====== Provided material
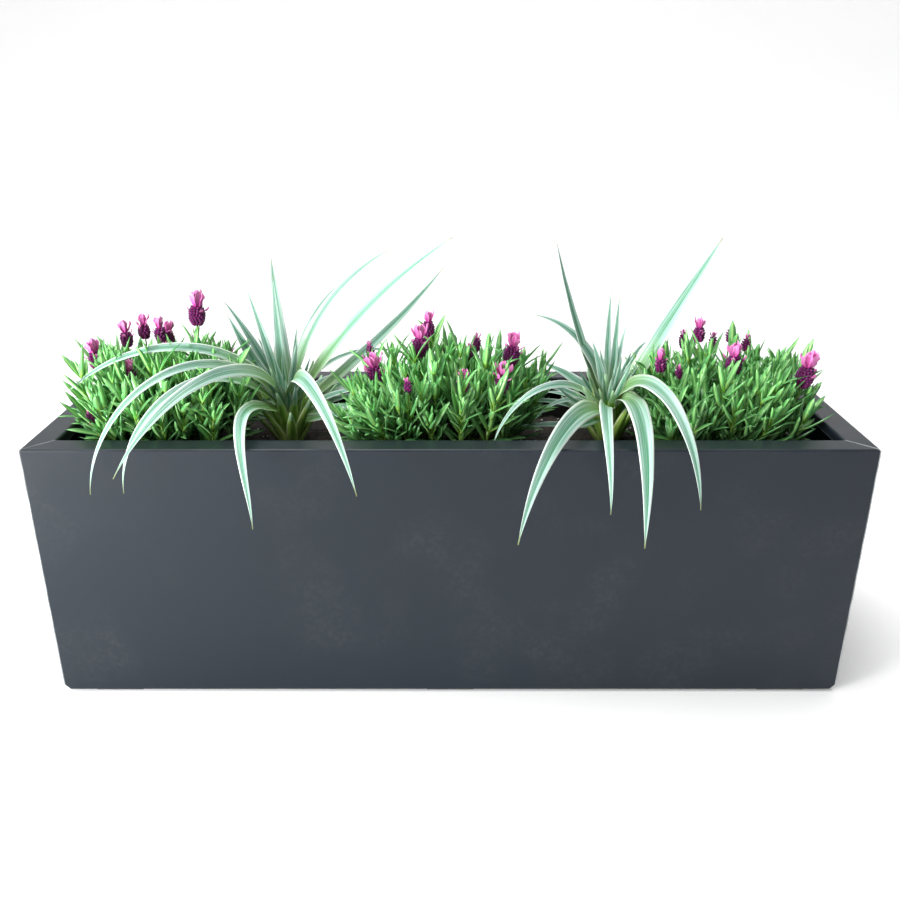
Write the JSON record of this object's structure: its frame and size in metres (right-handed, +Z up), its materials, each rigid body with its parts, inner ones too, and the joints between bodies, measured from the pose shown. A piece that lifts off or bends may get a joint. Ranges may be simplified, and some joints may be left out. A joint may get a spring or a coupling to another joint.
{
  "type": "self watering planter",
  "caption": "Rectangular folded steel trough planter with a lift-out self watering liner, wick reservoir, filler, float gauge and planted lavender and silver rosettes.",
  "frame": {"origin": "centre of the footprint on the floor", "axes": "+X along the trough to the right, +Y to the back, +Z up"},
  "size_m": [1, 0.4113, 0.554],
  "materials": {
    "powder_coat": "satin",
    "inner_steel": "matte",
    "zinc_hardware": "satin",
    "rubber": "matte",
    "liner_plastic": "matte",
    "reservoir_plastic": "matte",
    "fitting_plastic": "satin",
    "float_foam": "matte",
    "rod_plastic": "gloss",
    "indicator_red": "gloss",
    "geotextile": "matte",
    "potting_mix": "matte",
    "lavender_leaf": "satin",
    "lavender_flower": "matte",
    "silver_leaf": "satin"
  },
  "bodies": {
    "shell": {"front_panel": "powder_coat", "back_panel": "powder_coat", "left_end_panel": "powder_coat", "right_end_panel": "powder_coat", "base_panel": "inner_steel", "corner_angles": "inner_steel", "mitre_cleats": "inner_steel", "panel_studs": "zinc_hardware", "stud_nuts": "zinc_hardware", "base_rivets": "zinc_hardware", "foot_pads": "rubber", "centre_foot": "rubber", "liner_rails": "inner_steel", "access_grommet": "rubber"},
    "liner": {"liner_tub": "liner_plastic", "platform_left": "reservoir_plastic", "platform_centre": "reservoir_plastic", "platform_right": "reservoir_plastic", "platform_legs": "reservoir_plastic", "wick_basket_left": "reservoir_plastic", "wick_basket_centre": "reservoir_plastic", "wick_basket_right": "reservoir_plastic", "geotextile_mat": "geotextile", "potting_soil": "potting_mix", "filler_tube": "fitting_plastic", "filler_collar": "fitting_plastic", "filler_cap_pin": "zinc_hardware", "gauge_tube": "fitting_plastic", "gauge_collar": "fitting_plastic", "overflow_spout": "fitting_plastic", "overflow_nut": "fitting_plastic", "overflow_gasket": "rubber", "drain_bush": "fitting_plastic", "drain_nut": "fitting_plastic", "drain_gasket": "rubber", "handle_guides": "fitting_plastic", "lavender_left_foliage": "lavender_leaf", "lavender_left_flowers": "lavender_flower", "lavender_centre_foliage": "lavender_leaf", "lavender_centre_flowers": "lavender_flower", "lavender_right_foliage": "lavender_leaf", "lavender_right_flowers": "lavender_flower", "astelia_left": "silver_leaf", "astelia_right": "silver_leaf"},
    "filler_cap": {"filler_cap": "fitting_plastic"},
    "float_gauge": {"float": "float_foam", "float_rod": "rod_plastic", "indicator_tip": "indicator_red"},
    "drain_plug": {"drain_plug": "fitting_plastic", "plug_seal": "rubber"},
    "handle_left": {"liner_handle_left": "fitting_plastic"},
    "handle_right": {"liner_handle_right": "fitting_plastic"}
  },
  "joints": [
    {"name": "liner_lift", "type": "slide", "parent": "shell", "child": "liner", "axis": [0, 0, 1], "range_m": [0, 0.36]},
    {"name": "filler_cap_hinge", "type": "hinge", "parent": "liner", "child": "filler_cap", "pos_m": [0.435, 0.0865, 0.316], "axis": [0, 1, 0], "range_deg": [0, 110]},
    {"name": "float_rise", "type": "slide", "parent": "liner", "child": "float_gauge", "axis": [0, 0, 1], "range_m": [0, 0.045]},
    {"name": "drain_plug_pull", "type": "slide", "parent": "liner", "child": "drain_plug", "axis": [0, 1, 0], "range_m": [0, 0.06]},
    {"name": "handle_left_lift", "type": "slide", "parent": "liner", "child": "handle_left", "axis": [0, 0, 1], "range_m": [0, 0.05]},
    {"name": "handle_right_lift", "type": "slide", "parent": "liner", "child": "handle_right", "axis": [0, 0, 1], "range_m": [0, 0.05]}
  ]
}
============
→ **Task objective**:
Only lines with "joints" are wanted here; list each of them.

→ **Task solution**:
Write the JSON record of this object's structure: its frame and size in metres (right-handed, +Z up), its materials, each rigid body with its parts, inner ones too, and the joints between bodies, measured from the pose shown. A piece that lifts off or bends may get a joint. Ranges may be simplified, and some joints may be left out. A joint may get a spring or a coupling to another joint.
  "joints": [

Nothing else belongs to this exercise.